As I already said, it is cooked similarly but with at least 3 more vegetables, and without the ampalaya. In my household, bitter gourd is discriminated (except by me), so it is not seen in any of my recipes except ginisang ampalaya (stewed bitter gourd) where it becomes the main character in the dish and yes, you guessed it right: eaten only by yours truly!
Here is the recipe for basic ginisang munggo. On the other hand, to share with you it’s rebirth because of my complaining hubby and kiddoes, I cut up available veggies from the refrigerator and/or pantry (carrots, zucchini, green beans, sweet potatoes, pumpkin) and add them almost after I added the mung beans, stir them once, and leave them to simmer till the vegetables are done.

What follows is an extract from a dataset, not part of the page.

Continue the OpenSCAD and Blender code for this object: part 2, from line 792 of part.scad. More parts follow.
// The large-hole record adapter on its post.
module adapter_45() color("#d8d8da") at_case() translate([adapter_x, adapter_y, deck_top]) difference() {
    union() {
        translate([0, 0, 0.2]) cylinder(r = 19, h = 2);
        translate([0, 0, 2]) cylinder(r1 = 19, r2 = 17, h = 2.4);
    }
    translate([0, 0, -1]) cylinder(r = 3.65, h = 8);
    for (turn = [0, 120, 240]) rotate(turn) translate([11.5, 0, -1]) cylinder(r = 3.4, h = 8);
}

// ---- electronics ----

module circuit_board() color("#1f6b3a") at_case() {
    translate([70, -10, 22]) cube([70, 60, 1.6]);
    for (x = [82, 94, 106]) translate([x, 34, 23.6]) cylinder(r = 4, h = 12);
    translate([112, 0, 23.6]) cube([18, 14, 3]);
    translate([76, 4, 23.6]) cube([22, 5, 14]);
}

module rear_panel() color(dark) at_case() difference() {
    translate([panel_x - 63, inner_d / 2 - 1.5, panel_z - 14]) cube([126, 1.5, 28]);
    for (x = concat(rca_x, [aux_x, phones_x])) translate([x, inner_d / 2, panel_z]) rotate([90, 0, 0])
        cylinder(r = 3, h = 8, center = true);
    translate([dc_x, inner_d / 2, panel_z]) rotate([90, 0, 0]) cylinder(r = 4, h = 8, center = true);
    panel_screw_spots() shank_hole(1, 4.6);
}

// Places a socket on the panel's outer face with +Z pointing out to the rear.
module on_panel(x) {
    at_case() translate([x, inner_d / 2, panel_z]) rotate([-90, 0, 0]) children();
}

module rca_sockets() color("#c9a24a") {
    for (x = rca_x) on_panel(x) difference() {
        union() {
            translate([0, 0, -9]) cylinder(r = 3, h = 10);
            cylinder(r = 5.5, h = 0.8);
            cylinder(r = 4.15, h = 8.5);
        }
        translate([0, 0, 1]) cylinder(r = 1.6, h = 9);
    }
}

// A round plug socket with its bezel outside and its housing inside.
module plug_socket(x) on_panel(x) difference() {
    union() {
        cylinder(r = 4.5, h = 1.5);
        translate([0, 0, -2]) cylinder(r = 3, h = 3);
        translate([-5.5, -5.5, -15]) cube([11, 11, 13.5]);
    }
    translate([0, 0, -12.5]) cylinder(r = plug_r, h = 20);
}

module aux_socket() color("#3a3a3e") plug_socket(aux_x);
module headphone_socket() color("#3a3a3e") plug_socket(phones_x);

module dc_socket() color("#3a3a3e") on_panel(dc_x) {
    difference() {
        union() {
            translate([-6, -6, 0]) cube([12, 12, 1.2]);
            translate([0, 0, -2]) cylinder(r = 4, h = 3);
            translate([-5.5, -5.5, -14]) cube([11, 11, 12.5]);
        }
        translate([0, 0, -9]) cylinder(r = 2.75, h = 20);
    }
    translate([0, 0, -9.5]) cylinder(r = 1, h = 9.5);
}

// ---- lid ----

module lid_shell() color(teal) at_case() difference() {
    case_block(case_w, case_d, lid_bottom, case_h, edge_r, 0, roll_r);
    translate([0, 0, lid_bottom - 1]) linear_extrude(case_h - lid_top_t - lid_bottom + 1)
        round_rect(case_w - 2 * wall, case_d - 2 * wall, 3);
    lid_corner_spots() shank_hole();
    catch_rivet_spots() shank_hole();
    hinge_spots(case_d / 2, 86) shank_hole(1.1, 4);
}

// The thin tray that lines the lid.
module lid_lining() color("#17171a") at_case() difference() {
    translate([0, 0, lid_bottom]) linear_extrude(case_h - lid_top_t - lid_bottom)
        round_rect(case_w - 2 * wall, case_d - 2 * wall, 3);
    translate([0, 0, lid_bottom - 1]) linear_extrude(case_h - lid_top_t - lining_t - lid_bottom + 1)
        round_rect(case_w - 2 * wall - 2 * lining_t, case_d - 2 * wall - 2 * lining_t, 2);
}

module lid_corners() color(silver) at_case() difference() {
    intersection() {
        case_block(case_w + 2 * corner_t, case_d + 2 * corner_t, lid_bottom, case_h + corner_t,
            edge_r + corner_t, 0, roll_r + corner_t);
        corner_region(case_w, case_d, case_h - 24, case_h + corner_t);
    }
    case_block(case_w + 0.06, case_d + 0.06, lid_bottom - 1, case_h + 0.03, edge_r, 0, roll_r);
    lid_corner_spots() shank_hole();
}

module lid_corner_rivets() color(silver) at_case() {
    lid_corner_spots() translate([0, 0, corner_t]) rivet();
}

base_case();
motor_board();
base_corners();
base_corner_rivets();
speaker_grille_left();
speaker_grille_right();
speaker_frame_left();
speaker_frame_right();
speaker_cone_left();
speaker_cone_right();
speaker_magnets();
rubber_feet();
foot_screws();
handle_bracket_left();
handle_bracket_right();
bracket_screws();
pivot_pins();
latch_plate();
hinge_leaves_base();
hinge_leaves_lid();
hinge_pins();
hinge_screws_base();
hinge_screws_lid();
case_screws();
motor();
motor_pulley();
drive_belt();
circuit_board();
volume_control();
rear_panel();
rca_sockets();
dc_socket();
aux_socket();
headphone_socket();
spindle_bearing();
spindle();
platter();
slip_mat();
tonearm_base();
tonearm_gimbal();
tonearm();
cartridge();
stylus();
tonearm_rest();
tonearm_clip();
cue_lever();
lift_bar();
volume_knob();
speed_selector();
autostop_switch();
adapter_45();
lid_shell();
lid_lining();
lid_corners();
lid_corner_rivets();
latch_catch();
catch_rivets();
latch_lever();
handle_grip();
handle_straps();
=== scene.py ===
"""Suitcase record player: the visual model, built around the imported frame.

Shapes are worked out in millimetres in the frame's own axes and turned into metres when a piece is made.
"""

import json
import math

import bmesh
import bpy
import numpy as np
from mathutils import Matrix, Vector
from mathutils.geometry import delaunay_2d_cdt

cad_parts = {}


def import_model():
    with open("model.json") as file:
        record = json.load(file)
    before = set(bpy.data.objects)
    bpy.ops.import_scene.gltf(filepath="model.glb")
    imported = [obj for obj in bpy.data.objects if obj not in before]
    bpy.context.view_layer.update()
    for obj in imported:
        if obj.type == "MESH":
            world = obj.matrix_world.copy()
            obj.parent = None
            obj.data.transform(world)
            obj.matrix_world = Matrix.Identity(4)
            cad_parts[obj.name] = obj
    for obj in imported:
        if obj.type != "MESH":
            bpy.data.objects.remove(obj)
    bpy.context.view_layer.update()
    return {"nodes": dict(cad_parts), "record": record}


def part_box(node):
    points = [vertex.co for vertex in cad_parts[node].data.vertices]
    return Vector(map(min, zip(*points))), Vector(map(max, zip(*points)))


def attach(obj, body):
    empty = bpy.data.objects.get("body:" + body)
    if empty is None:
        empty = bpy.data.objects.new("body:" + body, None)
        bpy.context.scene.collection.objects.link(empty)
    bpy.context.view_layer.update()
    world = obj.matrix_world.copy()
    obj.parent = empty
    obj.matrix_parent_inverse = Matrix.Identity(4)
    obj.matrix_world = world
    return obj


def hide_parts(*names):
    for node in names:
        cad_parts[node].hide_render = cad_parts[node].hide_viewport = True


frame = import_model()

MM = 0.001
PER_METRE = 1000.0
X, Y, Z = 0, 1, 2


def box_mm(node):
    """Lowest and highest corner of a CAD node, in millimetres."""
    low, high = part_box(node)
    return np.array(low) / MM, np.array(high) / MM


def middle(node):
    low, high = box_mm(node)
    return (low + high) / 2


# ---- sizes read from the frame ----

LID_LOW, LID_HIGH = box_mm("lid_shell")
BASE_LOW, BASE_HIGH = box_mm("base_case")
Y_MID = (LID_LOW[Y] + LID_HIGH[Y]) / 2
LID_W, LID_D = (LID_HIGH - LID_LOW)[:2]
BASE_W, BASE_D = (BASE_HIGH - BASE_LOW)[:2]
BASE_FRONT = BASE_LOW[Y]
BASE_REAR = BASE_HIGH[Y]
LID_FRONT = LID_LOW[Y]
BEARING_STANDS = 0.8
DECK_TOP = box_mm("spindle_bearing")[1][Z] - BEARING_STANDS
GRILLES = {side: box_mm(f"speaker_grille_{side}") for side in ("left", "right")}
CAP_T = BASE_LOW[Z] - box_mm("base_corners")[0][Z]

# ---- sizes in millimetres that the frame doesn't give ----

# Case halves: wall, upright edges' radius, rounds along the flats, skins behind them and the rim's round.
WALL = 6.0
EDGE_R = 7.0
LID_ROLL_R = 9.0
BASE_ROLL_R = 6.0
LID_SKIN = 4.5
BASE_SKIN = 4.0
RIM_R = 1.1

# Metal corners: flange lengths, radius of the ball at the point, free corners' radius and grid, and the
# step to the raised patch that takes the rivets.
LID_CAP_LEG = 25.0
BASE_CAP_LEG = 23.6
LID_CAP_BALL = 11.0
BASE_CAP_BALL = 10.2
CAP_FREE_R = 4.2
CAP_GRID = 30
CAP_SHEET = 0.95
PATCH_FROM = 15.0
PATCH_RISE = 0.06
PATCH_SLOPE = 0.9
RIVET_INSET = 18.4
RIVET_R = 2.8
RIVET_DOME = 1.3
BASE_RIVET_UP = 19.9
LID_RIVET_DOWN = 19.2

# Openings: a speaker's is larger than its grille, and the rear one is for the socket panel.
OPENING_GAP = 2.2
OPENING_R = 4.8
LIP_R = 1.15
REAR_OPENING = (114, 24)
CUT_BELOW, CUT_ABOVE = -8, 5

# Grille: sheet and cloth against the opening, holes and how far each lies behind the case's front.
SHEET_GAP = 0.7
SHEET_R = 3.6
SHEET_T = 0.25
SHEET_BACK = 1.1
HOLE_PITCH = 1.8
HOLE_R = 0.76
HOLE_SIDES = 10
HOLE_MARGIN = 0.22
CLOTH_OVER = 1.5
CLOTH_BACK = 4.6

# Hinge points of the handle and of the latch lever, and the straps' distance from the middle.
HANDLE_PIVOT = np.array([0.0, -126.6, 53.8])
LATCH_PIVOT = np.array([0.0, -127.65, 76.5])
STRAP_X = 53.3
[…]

- 2 cups pre-boiled munggo
- 3 tbsp cooking oil
- 3 cloves garlic, minced
- 1 medium-sized onion, diced finely
- 1 small tomato, diced
- ¼k, shrimps, peeled and deveined
- 1-2 cups water
- 4 tbsp patis
- Salt and pepper to taste
- Slices of half a n ampalaya
- Sautee garlic, onion and tomato -- in that order, with a distance of about half a minute each.
- Add shrimps and stir till they are pinkish in color.
- Add munggo, water, salt, pepper and patis and simmer. Add ampalaya slices then turn the heat off immediately.
- You can use any variety of lentils instead of ampalaya.